- Hungpung Location in Manipur, India Hungpung Hungpung (India)
- Coordinates: 25°04′13″N 94°21′05″E﻿ / ﻿25.07028°N 94.35139°E
- Country: India
- State: Manipur
- District: Ukhrul

Population
- • Total: 10,785

Languages
- • Official: Tangkhul
- Time zone: UTC+5:30 (IST)
- PIN: 795142
- Vehicle registration: MN
- Nearest city: Ukhrul Imphal
- Literacy: 86.64%
- Lok Sabha constituency: Outer Manipur
- Vidhan Sabha constituency: Ukhrul

= Hungpung =

Hungpung, also called Hundung, is a village located south in Ukhrul district, Manipur state, India. The village falls under Ukhrul sub division.
HAO (Animism) religion was strictly practiced in the kingdom of "KHAYAIWUNG" i.e Kingdom of Hungpung Haokok.

Hungpung is one of the largest villages in Ukhrul district.

==Demographics==

The village is home to people of Tangkhul Naga tribe.
According to 2011 census, Hungpung has 2036 households with the total of 10785 people of which 5575 are male and 5010 are female. Of the total population, 1433 were in the age group of 0–6 years. The average sex ratio of the village is 935 female to 1000 male which is lower than the state average of 985. The literacy rate of the village stands at 56.64% which is much lower than the state average 76.94%. Male literacy rate stands at 79.68% while female literacy rate was 83.41%.

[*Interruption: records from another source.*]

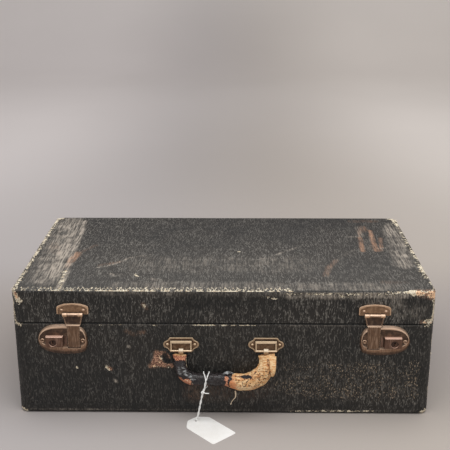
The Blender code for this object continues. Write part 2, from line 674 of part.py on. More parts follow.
def slider(side, bronze):
    """The thumb block and its bolt, which passes under the hasp's lug and turns up beyond it."""
    place = on_front(side, LATCH_PLACES[side])
    block_right = BLOCK_INNER + BLOCK_LENGTH
    high = BLOCK_LOW + BLOCK_HEIGHT
    thumb = block((BLOCK_INNER, block_right), (BLOCK_LOW, high), (FLANGE_OUT - FIT, BLOCK_TOP))
    edges = [edge for edge in thumb.edges if all(vert.co.z > LOCK_FIELD for vert in edge.verts)]
    bmesh.ops.bevel(
        thumb, geom=edges, offset=BLOCK_BEVEL, segments=2, profile=0.5, affect="EDGES", material=-1
    )
    made = finish(f"slider_{side}", thumb, bronze, place)
    catch_edge = -LUG_WIDTH / 2 - CATCH_CLEARANCE
    nose = catch_edge - CATCH_WIDTH
    body_left = LUG_WIDTH / 2 + SLIDE_TRAVEL + CATCH_CLEARANCE
    low, top = BLOCK_LOW - FLANGE_OVERHANG, high + FLANGE_OVERHANG
    arm_low = LUG_LOW - ARM_DROP
    arm_high = arm_low + ARM_HEIGHT
    bolt = [
        (body_left, low), (block_right + FLANGE_OVERHANG, low), (block_right + FLANGE_OVERHANG, top),
        (body_left, top), (body_left, arm_high), (catch_edge, arm_high),
        (catch_edge, LUG_LOW + CATCH_TOP), (nose, LUG_LOW + CATCH_TOP), (nose, arm_low), (body_left, arm_low),
    ]
    bolt_shape = prism(bolt, FLANGE_OUT - FLANGE_THICKNESS, FLANGE_OUT)
    change(made, bolt_shape, "bolt", "UNION", place)
    floor = KEY_OUT - KEY_DEPTH - FIT
    start, end = (KEY_ACROSS, KEY_HEIGHT, floor), (KEY_ACROSS, KEY_HEIGHT, BLOCK_TOP + OVERRUN)
    change(made, rod(KEY_RADIUS + KEY_CLEARANCE, start, end, 2 * TURN_STEPS), "barrel_bore", place=place)
    return made


def key_barrel(side, bronze):
    """The round lock barrel with its keyhole, sunk a little in the thumb block."""
    place = on_front(side, LATCH_PLACES[side])
    origin = place @ Vector((KEY_ACROSS, KEY_HEIGHT, KEY_OUT))
    shape = rod(
        KEY_RADIUS, (KEY_ACROSS, KEY_HEIGHT, KEY_OUT - KEY_DEPTH), (KEY_ACROSS, KEY_HEIGHT, KEY_OUT),
        2 * TURN_STEPS,
    )
    barrel = finish(f"key_barrel_{side}", shape, bronze, place, origin)
    low, high = KEY_OUT - KEYHOLE_DEPTH, KEY_OUT + OVERRUN
    eye_up = KEY_HEIGHT + KEYHOLE_LIFT
    eye = rod(KEYHOLE_RADIUS, (KEY_ACROSS, eye_up, low), (KEY_ACROSS, eye_up, high))
    change(barrel, eye, "eye", place=place)
    half = KEYHOLE_SLOT / 2
    slot = block((KEY_ACROSS - half, KEY_ACROSS + half), (eye_up - KEYHOLE_LENGTH, eye_up), (low, high))
    change(barrel, slot, "slot", place=place)


def hasp_plate_outline(narrower, low, high):
    """The lid plate's arched outline between two heights."""
    half = HASP_PLATE_LENGTH / 2 - narrower
    return [(half * across, low + (high - low) * up) for across, up in HASP_PLATE_OUTLINE_SHARES]


def hasp_plate(side, bronze):
    """The arched plate on the lid, with a raised rim and the outer knuckles of the hasp's hinge."""
    place = on_front(side, LATCH_PLACES[side])
    low, high = HASP_PLATE_LOW, HASP_PLATE_LOW + HASP_PLATE_HEIGHT
    field, rim = FIT + HASP_PLATE_FIELD, FIT + HASP_PLATE_RIM
    outline = hasp_plate_outline(0, low, high)
    plate = finish(f"hasp_plate_{side}", prism(outline, FIT, rim), bronze, place)
    sunk = hasp_plate_outline(HASP_RIM_WIDTH, low - OVERRUN, high - HASP_RIM_WIDTH)
    change(plate, prism(sunk, field, rim + OVERRUN), "field", place=place)
    half = ROLL_MIDDLE / 2 + KNUCKLE_GAP
    notch = block((-half, half), (low - OVERRUN, low + ROLL_RADIUS + KNUCKLE_GAP), (-OVERRUN, OVERRUN))
    change(plate, notch, "notch", place=place)
    for name, ends in (("inner", (-ROLL_LENGTH / 2, -half)), ("outer", (half, ROLL_LENGTH / 2))):
        start, end = ((across, ROLL_HEIGHT, ROLL_OUT) for across in ends)
        change(plate, rod(ROLL_RADIUS, start, end, TURN_STEPS), f"roll_{name}", "UNION", place)
    reach = HASP_PLATE_LENGTH / 2
    start, end = (-reach, ROLL_HEIGHT, ROLL_OUT), (reach, ROLL_HEIGHT, ROLL_OUT)
    change(plate, rod(ROLL_PIN_RADIUS + PIN_CLEARANCE, start, end), "bore", place=place)
    half = ROLL_LENGTH / 2
    pin = rod(ROLL_PIN_RADIUS, (-half, ROLL_HEIGHT, ROLL_OUT), (half, ROLL_HEIGHT, ROLL_OUT))
    finish(f"hasp_pin_{side}", pin, bronze, place)
    for name, across in (("inner", -HASP_RIVET_PLACE), ("outer", HASP_RIVET_PLACE)):
        head = dome(DOME_RADIUS, DOME_HEIGHT, field + FIT, across, low + HASP_RIVET_RISE)
        finish(f"hasp_rivet_{name}_{side}", head, bronze, place)


def strip_width(up):
    """The hasp's half width at a height, from its rounded end to its flared top."""
    step_low = BASE_HEIGHT - JOGGLE_RISE
    step_high = step_low + JOGGLE_HEIGHT
    neck_top = ROLL_HEIGHT - ROLL_RADIUS - KNUCKLE_GAP
    stations = (
        (STRAP_END, STRAP_WIDTH_END / 2 - STRAP_ROUND),
        (STRAP_END + STRAP_ROUND * (1 - math.sqrt(0.5)), STRAP_WIDTH_END / 2 - STRAP_ROUND * (1 - math.sqrt(0.5))),
        (STRAP_END + STRAP_ROUND, STRAP_WIDTH_END / 2),
        (step_low, STRAP_WIDTH_TOP / 2),
        (step_high, NECK_WIDTH_LOW / 2),
        (neck_top, NECK_WIDTH_TOP / 2),
    )
    for (low, narrow), (high, wide) in zip(stations, stations[1:]):
        if up <= high:
            return narrow + (wide - narrow) * (up - low) / (high - low)
    return NECK_WIDTH_TOP / 2


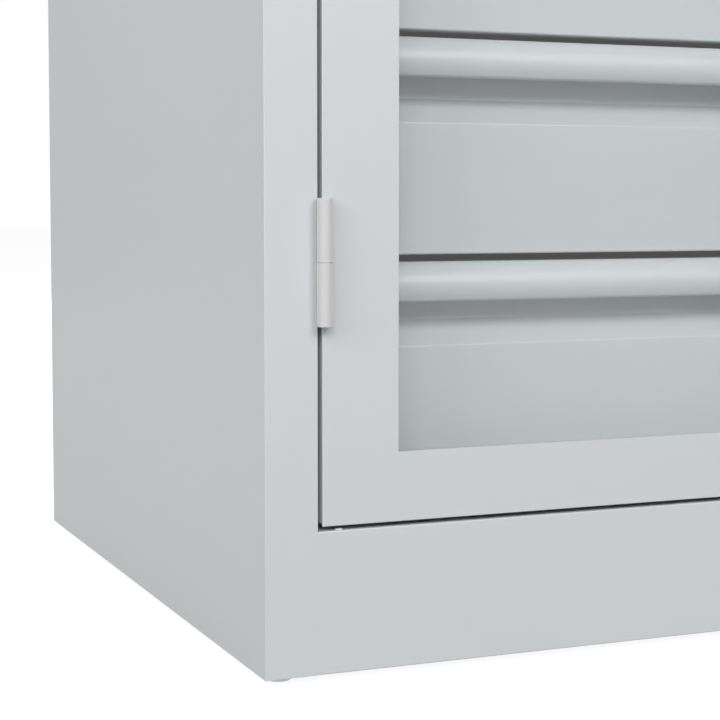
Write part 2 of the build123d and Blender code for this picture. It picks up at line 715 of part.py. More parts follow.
def retainer_nuts():
    """Nuts on the studs of the right-hand door."""
    with BuildPart() as nuts:
        with BuildSketch(front_plane(2 * SHEET + PANE_THICKNESS)):
            with Locations(*stud_places()):
                RegularPolygon(NUT_WIDTH / 2, 6, major_radius=False)
                Circle(STUD_RADIUS, mode=Mode.SUBTRACT)
        extrude(amount=-NUT_HEIGHT)
    return nuts.part


def door_knuckles():
    """Upper halves of the right-hand door's hinges, each with the nose that is welded to the sheet."""
    with BuildPart() as knuckles:
        for centre_z in HINGE_HEIGHTS:
            base = Plane(origin=(HINGE_X, HINGE_Y, centre_z + HINGE_BREAK / 2))
            with BuildSketch(base):
                Circle(HINGE_RADIUS)
                with BuildLine():
                    Polyline(
                        (-1, HINGE_FORWARD),
                        (-6.5, HINGE_FORWARD),
                        (-4.4, 2),
                        (-1, 3.5),
                        close=True,
                    )
                make_face()
                Circle(PIN_RADIUS + PIN_CLEARANCE, mode=Mode.SUBTRACT)
            extrude(amount=HINGE_HALF)
    return knuckles.part


for hand_name in ("left", "right"):
    pieces = {
        "panel": door_panel(with_lock=hand_name == "right"),
        "window": window_pane(),
        "retainers": window_retainers(),
        "nuts": retainer_nuts(),
        "knuckles": door_knuckles(),
    }
    for piece_name, piece in pieces.items():
        with BuildPart() as door_piece:
            if hand_name == "right":
                add(piece)
            else:
                mirror(piece, about=Plane.YZ)
        door_piece.part.label = f"{hand_name}_door_{piece_name}"
        export_step(door_piece.part, f"parts/{hand_name}_door_{piece_name}.step")

# Lower halves of the hinges, with leaves welded into the gap beside the door, and their pins

LEAF_THICKNESS = 1.5
LEAF_DEPTH = 12.0
LEAF_OFFSET = HINGE_FROM_SIDE - POST_FACE
PIN_RECESS = 2.0

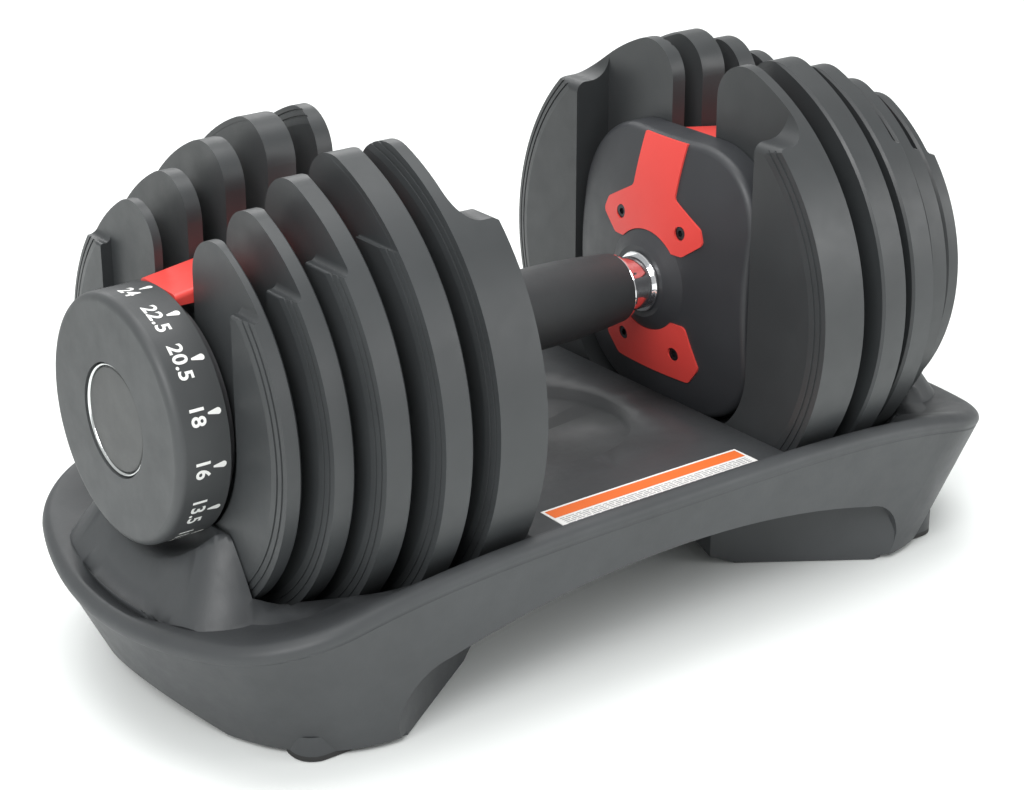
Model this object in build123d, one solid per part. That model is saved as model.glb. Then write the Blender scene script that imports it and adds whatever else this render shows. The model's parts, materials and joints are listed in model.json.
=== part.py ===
"""Dial-select adjustable dumbbell in its storage base.

Row frame: X along the handle, front of the base towards -Y, +Z up, origin on the
floor under the middle of the base. Everything is in millimetres. The right half is
modelled and the left half is its mirror image, except for the dial groups, which are
the same part turned half a turn about Z.
"""
from build123d import *
from math import atan2, cos, hypot, radians, sin, sqrt
import os

os.makedirs("parts", exist_ok=True)

# ---- driving dimensions ----------------------------------------------------------
AXIS_Z = 117.5            # height of the handle axis above the floor

# plates: radius, side nearest the grip, side nearest the dial, horn thickness,
# side that the disc recess opens to (+1 dial, -1 grip), height of the shoulder
PLATES = {
    1: dict(radius=78.6, inner=160.8, outer=168.9, horn=3.5, side=1, shoulder=50.0),
    2: dict(radius=86.0, inner=143.5, outer=154.0, horn=6.3, side=1, shoulder=56.0),
    3: dict(radius=94.2, inner=124.5, outer=137.6, horn=8.6, side=1, shoulder=63.0),
    4: dict(radius=99.7, inner=102.0, outer=116.0, horn=12.4, side=1, shoulder=68.0),
    5: dict(radius=100.0, inner=67.6, outer=92.1, horn=6.8, side=-1, shoulder=72.0),
}
SLOT_HALF = 14.0          # half width of the slot between a plate's two horns
HORN_ROUND = 16.0         # rounding of a horn's tip on its slot side
RECESS_HALF = 47.5        # half width of the recess for a selector disc
SUPPORT_RECESS_HALF = 56.5
BEVEL_RADIAL, BEVEL_AXIAL = 7.8, 1.6
GROOVE_WIDTH, GROOVE_DEPTH = 0.8, 0.5
EDGE_ROUND = 1.0
SKIN = 1.2                # moulded skin over the steel core

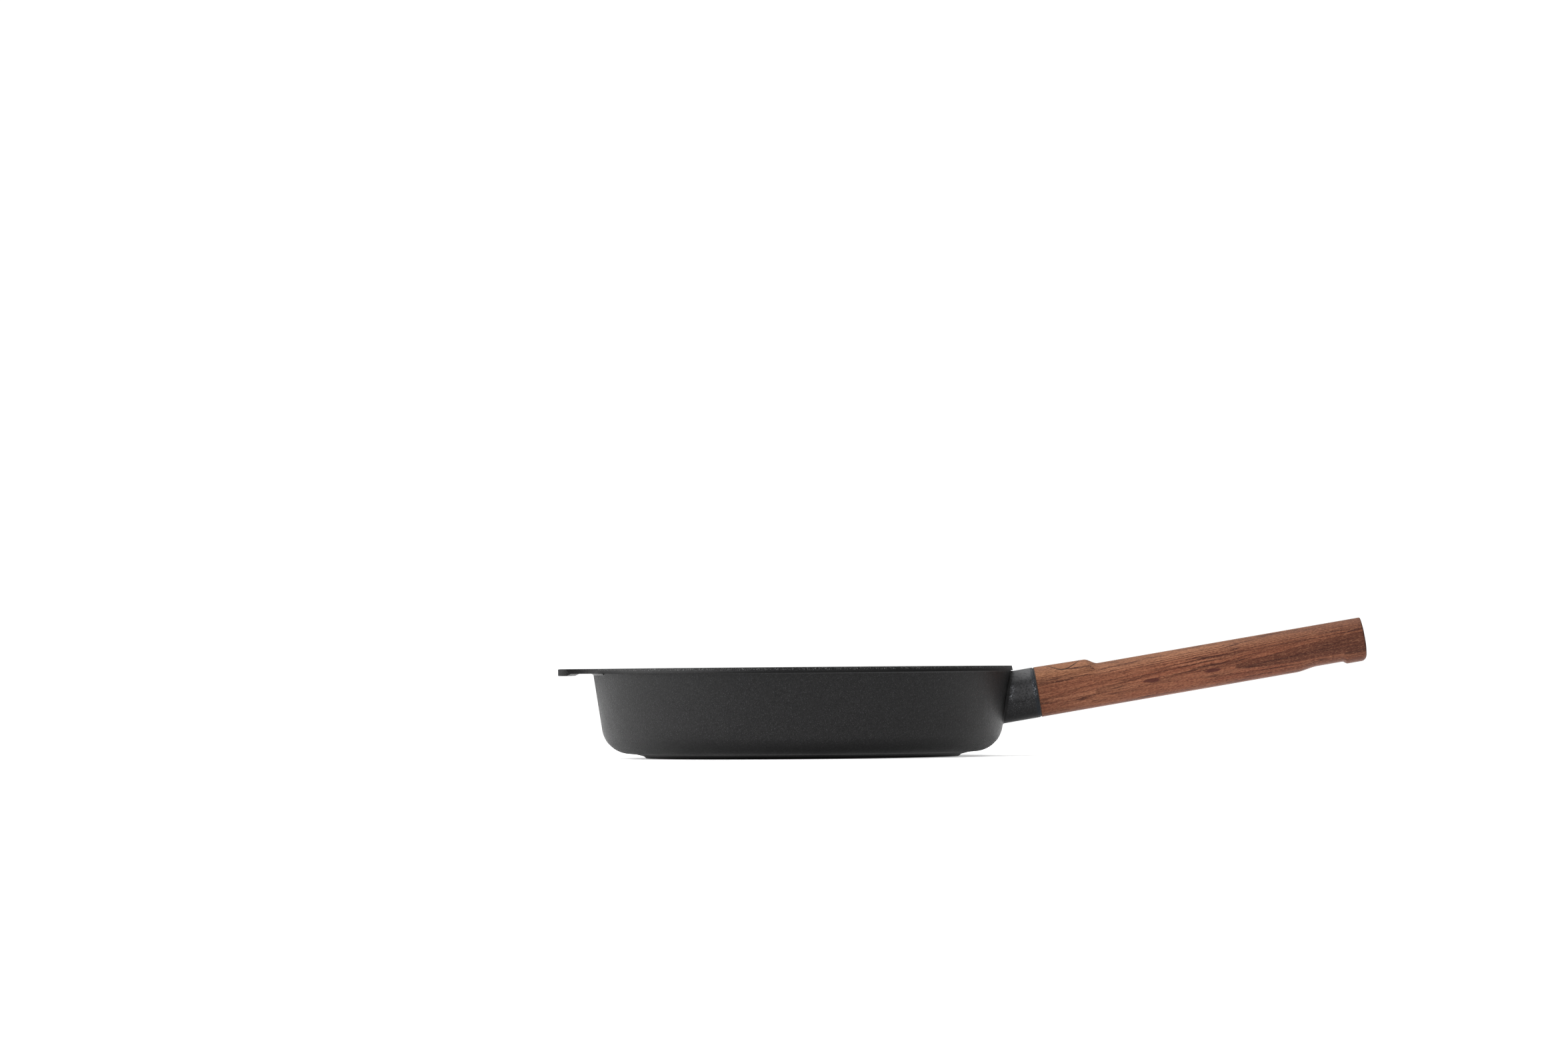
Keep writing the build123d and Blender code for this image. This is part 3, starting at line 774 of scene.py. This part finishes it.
def beech():
    """Red-brown heat-treated beech."""
    g = Graph("heat_treated_beech")
    w = wood_places(g)
    growth_rings(g, w)
    wood_grain(g, w)
    base = wood_colour(g, w)
    base = dark_marks(g, w, base)
    base = end_grain(g, w, base)
    burn = burnt_seal(g, w)
    base = g.mix(g.times(burn, 0.92), base, (0.010, 0.005, 0.004))
    rough = g.add(g.remap(w.streak, 0.3, 0.7, 0.48, 0.58), g.times(w.late, 0.06))
    normal = g.bump(g.add(w.fibre, g.times(w.ray, -0.5)), 0.07 * MM, 0.8)
    normal = g.bump(w.streak, 0.08 * MM, 0.5, normal)
    normal = g.bump(burn, -0.25 * MM, 1.0, normal)
    g.set(Base_Color=base, Roughness=rough, Normal=normal, Specular_IOR_Level=0.10)
    return g.material


def steel(name, colour, roughness, scale=(1, 1, 1)):
    g = Graph(name)
    where = g.coords()
    brushed = g.noise(g.mapping(where, scale), 900, 3, 0.6)
    spots = g.noise(where, 160, 2, 0.5)
    dark = tuple(c * 0.75 for c in colour)
    base = g.mix(g.remap(spots, 0.35, 0.7, 0.0, 0.6), colour, dark)
    rough = g.remap(brushed, 0.3, 0.7, roughness - 0.08, roughness + 0.1)
    g.set(Base_Color=base, Roughness=rough, Normal=g.bump(brushed, 0.01 * MM, 0.5), Metallic=1.0)
    return g.material


def gasket():
    g = Graph("gasket_fibre")
    fibre = g.noise(g.coords(), 1800, 3, 0.6)
    base = g.ramp(fibre, [(0.3, (0.008, 0.008, 0.008)), (0.75, (0.03, 0.029, 0.028))])
    rough = g.remap(fibre, 0.3, 0.7, 0.75, 0.92)
    g.set(Base_Color=base, Roughness=rough, Normal=g.bump(fibre, 0.05 * MM, 0.6))
    return g.material


def dress(node, material):
    mesh = frame["nodes"][node].data
    mesh.materials.clear()
    mesh.materials.append(material)


# ---------------------------------------------------------------------------
# Studio
# ---------------------------------------------------------------------------
def studio_floor():
    """A pale round floor that glows slightly, like a light table."""
    g = Graph("studio_white")
    fine = g.noise(g.coords(), 300, 2, 0.5)
    g.set(Base_Color=g.remap(fine, 0.0, 1.0, 0.90, 0.92), Roughness=0.7, Specular_IOR_Level=0.1,
          Emission_Color=(1, 1, 1), Emission_Strength=FLOOR_GLOW)
    skin = Skin()
    middle = skin.ring([(0, 0, 0)])[0]
    circles = []
    for row in range(1, FLOOR_ROWS + 1):
        turns = np.linspace(0, FULL_TURN, FLOOR_AROUND, endpoint=False)
        circles.append([(*polar(FLOOR_RADIUS * row / FLOOR_ROWS, t), 0) for t in turns])
    numbers = skin.tube([circle[::-1] for circle in circles])
    first = numbers[0]
    for i in range(FLOOR_AROUND):
        skin.faces.append((middle, first[(i + 1) % FLOOR_AROUND], first[i]))
    floor = mesh_object("floor", skin.verts, skin.faces)
    floor.location.z = -FLOOR_DROP
    floor.data.materials.append(g.material)


def soft_light(name, place, target, size, power):
    data = bpy.data.lights.new(name, "AREA")
    data.shape = "RECTANGLE"
    data.size, data.size_y = size
    data.energy = power
    light = bpy.data.objects.new(name, data)
    light.location = place
    aim = Vector(target) - Vector(place)
    light.rotation_euler = aim.to_track_quat("-Z", "Y").to_euler()
    bpy.context.scene.collection.objects.link(light)


def studio_world():
    """A white surround. It lights the object less than the eye sees, and most from above and left."""
    world = bpy.data.worlds.new("studio")
    bpy.context.scene.world = world
    world.use_nodes = True
    nodes, links = world.node_tree.nodes, world.node_tree.links
    lit = nodes["Background"]
    lit.inputs["Color"].default_value = (1, 1, 1, 1)
    seen = nodes.new("ShaderNodeBackground")
    seen.inputs["Color"].default_value = (1, 1, 1, 1)
    seen.inputs["Strength"].default_value = WORLD_SEEN
    direction = nodes.new("ShaderNodeTexCoord").outputs["Generated"]

    def glow(towards, start, end, low, high):
        """A strength that rises from low to high as the direction turns towards the given one."""
        facing = nodes.new("ShaderNodeVectorMath")
        facing.operation = "DOT_PRODUCT"
        facing.inputs[1].default_value = Vector(towards).normalized()
        links.new(direction, facing.inputs[0])
        step = nodes.new("ShaderNodeMapRange")
        step.interpolation_type = "SMOOTHSTEP"
        for key, value in (("From Min", start), ("From Max", end), ("To Min", low), ("To Max", high)):
            step.inputs[key].default_value = value
        links.new(facing.outputs["Value"], step.inputs["Value"])
        return step.outputs[0]
    total = nodes.new("ShaderNodeMath")
    links.new(glow((0, 0, 1), 0.0, 0.8, WORLD_LOW, WORLD_HIGH), total.inputs[0])
    links.new(glow(LEFT_GLOW, 0.64, 1.0, 0.0, WORLD_LEFT), total.inputs[1])
    links.new(total.outputs[0], lit.inputs["Strength"])
    path = nodes.new("ShaderNodeLightPath")
    mix = nodes.new("ShaderNodeMixShader")
    links.new(path.outputs["Is Camera Ray"], mix.inputs[0])
    links.new(lit.outputs[0], mix.inputs[1])
    links.new(seen.outputs[0], mix.inputs[2])
    links.new(mix.outputs[0], nodes["World Output"].inputs["Surface"])


def photo_camera():
    data = bpy.data.cameras.new("photo_camera")
    data.sensor_width = CAMERA_SENSOR
    data.lens = CAMERA_LENS
    data.clip_end = 100
    camera = bpy.data.objects.new("photo_camera", data)
    bpy.context.scene.collection.objects.link(camera)
    camera.matrix_world = (
        Matrix.Translation(CAMERA_PLACE)
        @ Matrix.Rotation(math.pi / 2 + CAMERA_PITCH, 4, "X") @ Matrix.Rotation(CAMERA_ROLL, 4, "Z")
    )
    bpy.context.scene.camera = camera


# ---------------------------------------------------------------------------
# Build
# ---------------------------------------------------------------------------
wood = wooden_grip()
bolt = tie_bolt()
iron_look = cast_iron()
wood.data.materials.append(beech())
bolt.data.materials.append(steel("stainless_machined", (0.46, 0.46, 0.47), 0.30, (1, 4, 4)))
dress("pan_casting", iron_look)
dress("thread_bush", steel("bush_machined", (0.50, 0.49, 0.47), 0.34))
dress("locating_pins", steel("pins_ground", (0.56, 0.56, 0.56), 0.22))
dress("heat_gasket", gasket())
dress("pin_sleeves", steel("sleeve_brass", (0.62, 0.42, 0.18), 0.30))
dress("seat_cup", steel("cup_drawn", (0.52, 0.52, 0.52), 0.33))
dress("spring_washers", steel("spring_temper", (0.24, 0.25, 0.30), 0.36))
dress("thrust_washer", steel("washer_plated", (0.55, 0.55, 0.54), 0.30))
dress("retaining_clip", steel("clip_temper", (0.20, 0.21, 0.24), 0.38))

studio_floor()
soft_light("top", (-0.2, 0.0, 2.0), (0.0, 0.0, 0.0), (2.8, 2.8), 45)
soft_light("front", (0.7, -2.3, 1.3), (0.0, -0.2, 0.0), (2.0, 1.2), 8)
studio_world()
photo_camera()
bpy.context.scene.view_settings.view_transform = "Standard"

The majority of the inhabitants are Christians.

==People and occupation==

Agriculture is their main occupation, with the production of rice beer (fermented rice) and sand also serving as significant sources of income. The village has a rich deposit of limestone and there used to be a cement factory, which now is non-functional. Hungpung is famous for the yearly pre-harvest festival celebration, locally known as Dharreo wherein the neighboring villages and tourists participate in large number. The village is one of the 44 villages in Ukhrul district that would be affected being a catchment area when the Mapithel Dam is finally completed.

The MLA from Ukhrul constituency from 2012 to 2017 was Samuel Risom who hails from Hungpung village.